## RECORDS FOR THIS TASK
__________
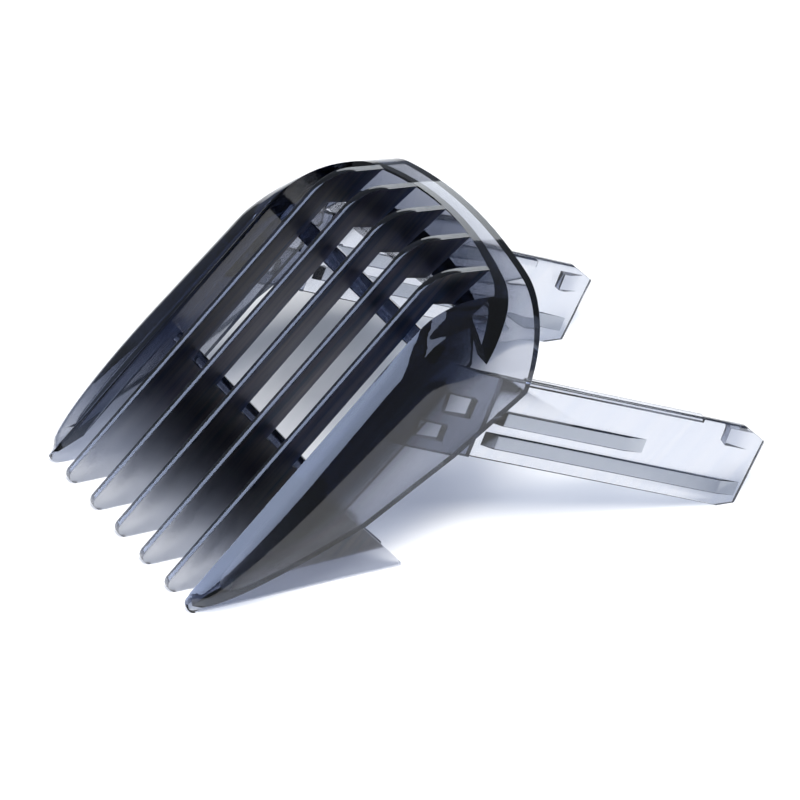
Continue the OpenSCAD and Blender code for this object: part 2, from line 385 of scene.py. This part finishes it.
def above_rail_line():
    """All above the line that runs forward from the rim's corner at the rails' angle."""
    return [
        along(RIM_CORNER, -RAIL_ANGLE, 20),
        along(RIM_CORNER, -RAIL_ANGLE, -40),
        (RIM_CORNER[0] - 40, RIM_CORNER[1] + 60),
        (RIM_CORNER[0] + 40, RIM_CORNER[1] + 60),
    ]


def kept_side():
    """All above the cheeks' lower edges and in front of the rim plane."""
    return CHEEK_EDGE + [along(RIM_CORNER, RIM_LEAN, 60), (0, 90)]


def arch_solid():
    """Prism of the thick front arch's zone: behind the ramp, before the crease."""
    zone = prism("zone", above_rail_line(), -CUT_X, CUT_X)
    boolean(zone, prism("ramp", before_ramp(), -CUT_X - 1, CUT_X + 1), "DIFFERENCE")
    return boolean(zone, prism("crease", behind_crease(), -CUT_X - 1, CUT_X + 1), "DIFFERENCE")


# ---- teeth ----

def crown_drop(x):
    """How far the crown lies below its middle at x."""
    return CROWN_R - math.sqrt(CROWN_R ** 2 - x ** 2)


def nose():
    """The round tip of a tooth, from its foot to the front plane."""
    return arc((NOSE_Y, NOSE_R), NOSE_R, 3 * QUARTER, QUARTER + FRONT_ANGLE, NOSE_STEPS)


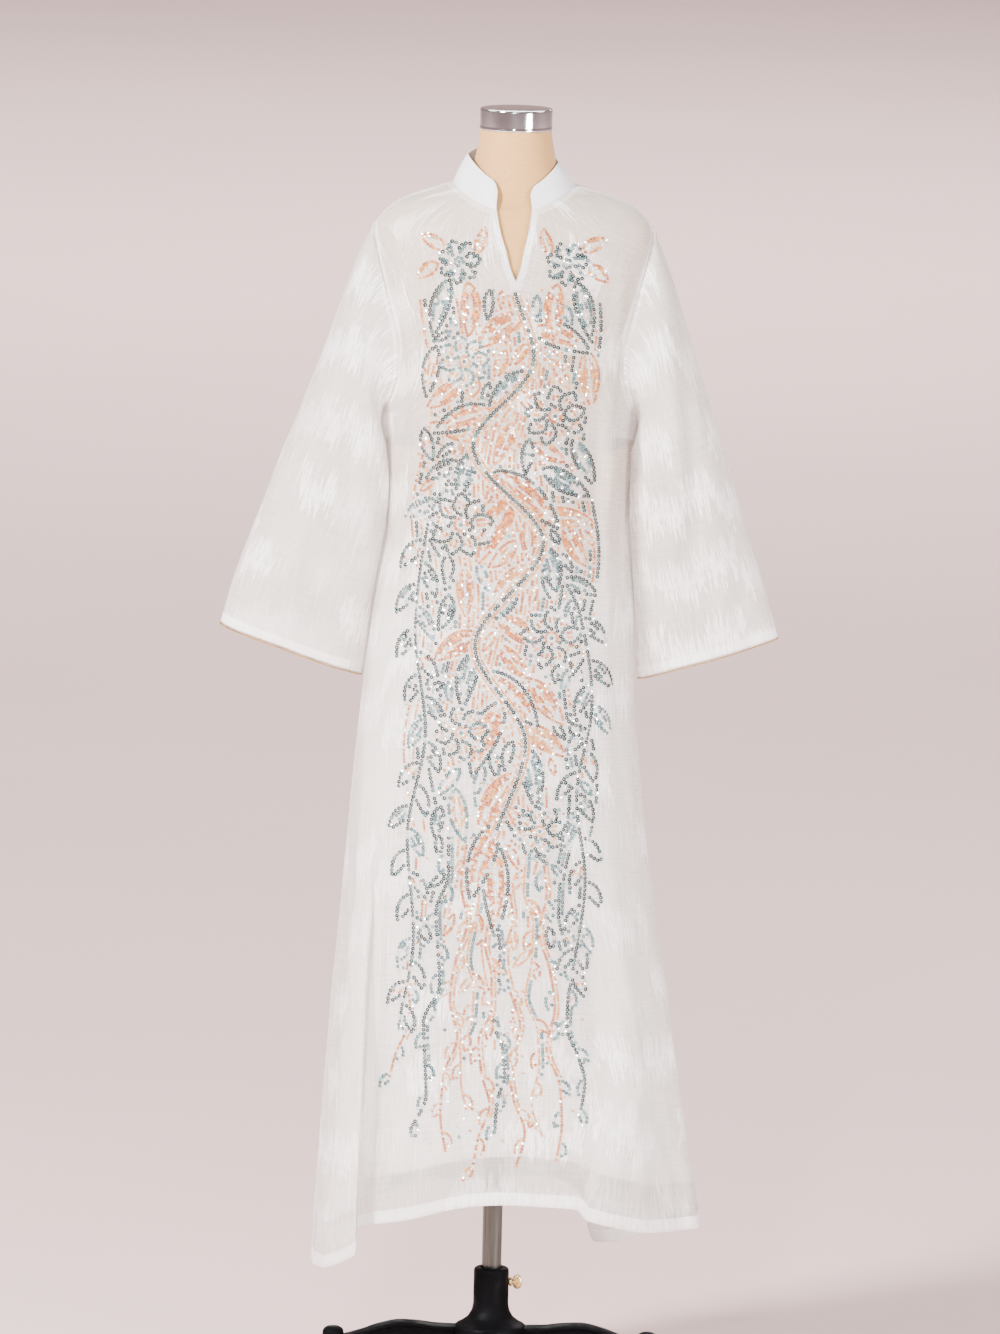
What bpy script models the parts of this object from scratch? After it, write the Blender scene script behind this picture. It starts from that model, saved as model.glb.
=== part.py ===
__________
## REQUIREMENT
Look above for the line containing "What bpy script", then transcribe it and all lines after it through the last, exactly and with nothing else.

## ANSWER
What bpy script models the parts of this object from scratch? After it, write the Blender scene script behind this picture. It starts from that model, saved as model.glb.
=== part.py ===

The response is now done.